The three-bedroom, two-bathroom, 1,560-square-foot home was designed for a growing family and features four rooms and two full bathrooms.
Chippewa values of community and connection to nature inspired the design of the Warrior Home. A covered front porch enables conversation with neighbors, while the open-concept kitchen and living space encourages gatherings with family and friends. Additionally, the Warrior Home was designed to be adaptable to the needs of a family living for generations on the Reserve. Over time, each room can be repurposed for different uses such as an office, nursing room, or bedroom for elderly occupants.
The house includes a 10.89 kW solar array made up of 33 modules each rated at 330W. Thermal control was prioritized to minimize unwanted thermal gains and losses given the area’s cold winters and hot summers. The house is designed to use 55% less energy that a similarly sized house. Smart plugs, smart thermostats, and other technologies are used to monitor and minimize energy usage.

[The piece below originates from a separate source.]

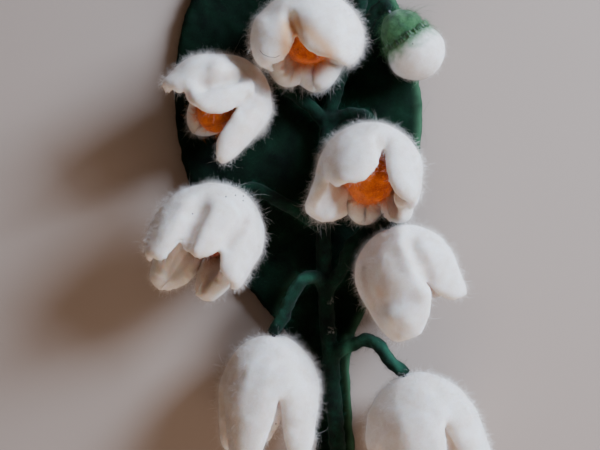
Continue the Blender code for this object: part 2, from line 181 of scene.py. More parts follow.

A central heat pump coupled with a heat recovery ventilator transfers heat from the outdoors instead of using combustion or electricity, and can switch between heating and cooling modes depending on the season.
A hybrid electric water heater tank paired with a heat pump warms water using electrical resistance. The heat pump draws heat from the surrounding air and uses a compressor and refrigerant to warm the water using ambient heat.
Building enclosure innovations include raised heel trusses to create room for additional insulation; triple-glazed windows with low-emissivity coatings to reduce solar heat gains; and an insulated concrete form foundation to provide additional thermal performance.
Other university teams that competed included Weber State University in Ogden, Utah; Kansas State University; the University of Denver; Hogeschool Utrecht University of Applied Sciences, Utrecht, Netherlands; and Universidad Técnica Federico Santa María, Valparaíso, Chile.
This article was updated to reflect a smaller design program for the University of Illinois entry.